2. Finish out using a DA polisher with soft foam pad and a medium to fine cut polish.


Hope that helps...


:)
 
Thank you for the reply Mike! I am a newbie so I'll have to research what medium to fine cut polishes you have that will work best. I can't wait to get a DA...
 
Not to steer you away from AG but the Harbor Freight DA is a low cost good quality DA for someone on a budget. Its at least as good as the PC and probably the Griots DA. Griots has a lifetime warranty which makes it very attractive.
 
You can finish out well with a rotary/drill, but your sanding steps can play a roll in how they finish out.

What is your sanding process?

If you are only using the sanding disks that come with the 3M kit, it may help to add some other grit sanding papers or disks. That is some sanding grits to bridge the gap between the 500 and 800 grit and some in between the 800 and 3000 grit. Like 1000, 1500, 2000, then maybe 2500, or go to the 3000 grit.

It's very important to completely remove the previous grit sanding scratches before moving onto the next grit. Sanding at different angles for each grit helps you recognize if there are still scratches being left behind.

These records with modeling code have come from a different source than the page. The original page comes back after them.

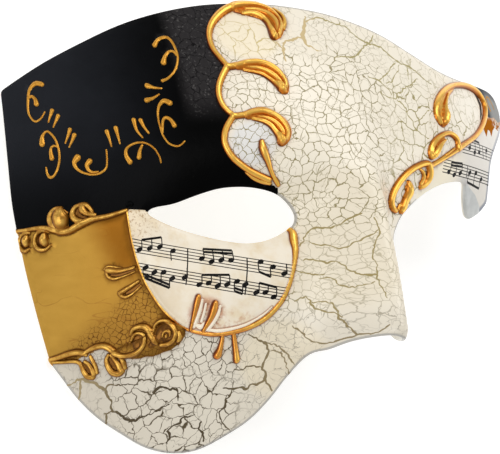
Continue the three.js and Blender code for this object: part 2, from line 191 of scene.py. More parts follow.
camera_data.clip_end = CAMERA_REACH
camera = bpy.data.objects.new("camera", camera_data)
bpy.context.collection.objects.link(camera)
axes = turn @ np.column_stack([right, up, back])
camera.matrix_world = Matrix.Translation(Vector(lay(eye_point))) @ Matrix(axes.tolist()).to_4x4()
bpy.context.scene.camera = camera

# The floor and the light.
# A plain pale floor carries the mask, under a large soft light above the forehead and two weaker ones at the
# sides.
FLOOR_SIZE = 6.0
FLOOR_COLOUR = (0.8, 0.8, 0.8, 1)
FLOOR_ROUGHNESS, FLOOR_GLOW = 0.8, 0.42
WHITE = (1, 1, 1, 1)
WORLD_GLOW = 0.5
bpy.ops.mesh.primitive_plane_add(size=FLOOR_SIZE)
floor = bpy.context.object
floor.name = "floor"
floor_paint = bpy.data.materials.new("floor")
floor_paint.use_nodes = True
floor_sockets = floor_paint.node_tree.nodes["Principled BSDF"].inputs
floor_sockets["Base Color"].default_value = FLOOR_COLOUR
floor_sockets["Roughness"].default_value = FLOOR_ROUGHNESS
floor_sockets["Emission Color"].default_value = WHITE
floor_sockets["Emission Strength"].default_value = FLOOR_GLOW
floor.data.materials.append(floor_paint)


def soft_light(name, place, size, power, colour):
    """A round light of a size in metres and a power in watts, turned to the mask."""
    data = bpy.data.lights.new(name, "AREA")
    data.shape, data.size, data.energy, data.color = "DISK", size, power, colour
    light = bpy.data.objects.new(name, data)
    bpy.context.collection.objects.link(light)
    light.location = place
    light.rotation_euler = (-Vector(place)).to_track_quat("-Z", "Y").to_euler()


soft_light("key", (0.2, 0.8, 1.3), 1.3, 9.2, (1, 0.985, 0.96))
soft_light("side", (-1.1, -0.3, 0.9), 1.0, 5.4, (1, 0.99, 0.97))
soft_light("right", (1.3, -0.2, 0.6), 0.9, 3.0, (1, 1, 1))
bpy.context.scene.view_settings.view_transform = "Standard"
world = bpy.data.worlds.new("world")
world.use_nodes = True
world.node_tree.nodes["Background"].inputs["Color"].default_value = WHITE
world.node_tree.nodes["Background"].inputs["Strength"].default_value = WORLD_GLOW
bpy.context.scene.world = world

# The scrolls.
# They are moulded with the shell and gilded: ropes that open into folded loops, drops, leaves and curls. Each
# stroke is a run of s, y and width along its middle, and stands on the skin or on a bed under it.
MAX_RISE, RISE_SHARE, STRAND_SHARE = 2.2, 0.62, 0.42
STROKE_STEP, CAP_STEPS = 0.3, 3
# Painted shade on one side of a stroke: the left, more on the drips, and the right on the far temple.
LEFT_SHADE, FAR_SHADE, DRIP_SHADE = 0.38, -0.25, 1.8
BED_RISE, HOLLOW_RISE, PLATE_RISE = 0.8, 0.25, 0.9
BED_FLATNESS, FOLD_ROOM = 1.6, 0.03
SCROLL_BEDS = {
    "top_bed": [[-31.5, 67.4, 2.4], [-28, 67.2, 4.4], [-24.6, 66.5, 5.4], [-21.8, 64.8, 5.6],
                [-20.6, 62, 5.2], [-21.1, 59.2, 3.8], [-22.2, 57.6, 2.6]],
    "middle_bed": [[-37, 46.8, 1.8], [-33.6, 47.2, 3], [-30.4, 46.9, 4.2], [-27.2, 45.6, 5],
                   [-25, 43.2, 4.6], [-24.2, 40.6, 3.8], [-24.4, 39, 3.2]],
    "low_bed": [[-37, 30.5, 2.2], [-33.6, 30.9, 3.4], [-30.4, 30.2, 4.4], [-27.9, 28.4, 5],
                [-26.4, 25.6, 4.8], [-26.6, 23.2, 3.8], [-27.2, 22.2, 3]],
}
FAR_BEDS = {
    "far_bed": [[45.4, 44.6, 2.4], [40.2, 41.9, 3.6], [36.4, 38.7, 5], [34.5, 35.7, 6.2], [34.2, 33, 5.8],
                [34.4, 31.6, 4]],
    "small_bed": [[33.5, 25.6, 2.2], [30.2, 23.4, 3.6], [28, 21.2, 3.8], [27.4, 20, 3]],
}
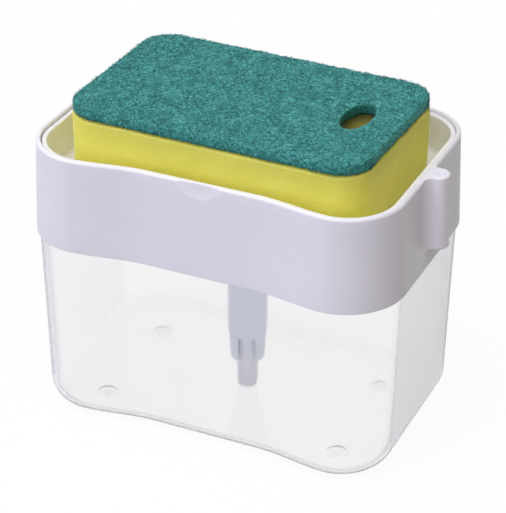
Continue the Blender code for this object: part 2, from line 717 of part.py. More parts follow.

Another note; I am not sure about the coating that you mentioned, but most wipe on/spray on UV style coatings do not require the surface to be perfect(polished out) before you apply and actually need some of the "tooth" from the sanding to give it something to hold on to.
 
Great advice on the HF and the additional sanding grits. I do own some HF tools, but the PC is only $50 more and reviewed at a higher score. My business marketing is based around a patriotic theme so any American brand (even if some or all is built in China, which seems to be the case for everything now days...) gives me more credence.

I heard the griots has very low power (like you can stop it if you sneeze while polishing it). Which might be great for buffing but not for removing deep scratches in plastic? I have never used the Griot's, it is just some commonalities I heard about it in reviews online.

Mantilgh-When you say "sand at different angles", do you mean do one grit horizontally, and the next grit vertically? Or something different? Removing the previous grit's scratches is really what I need to improve on.
 
Mantilgh-When you say "sand at different angles", do you mean do one grit horizontally, and the next grit vertically?

Yep, or whatever works. It doesn't have to be 90 degrees, just so you can see that it's not close to parallel to the grit that you are trying to remove. Drying the light to inspect will help see the sand scratches better.

I'm not sure how to tell when to switch grits when doing it by machine.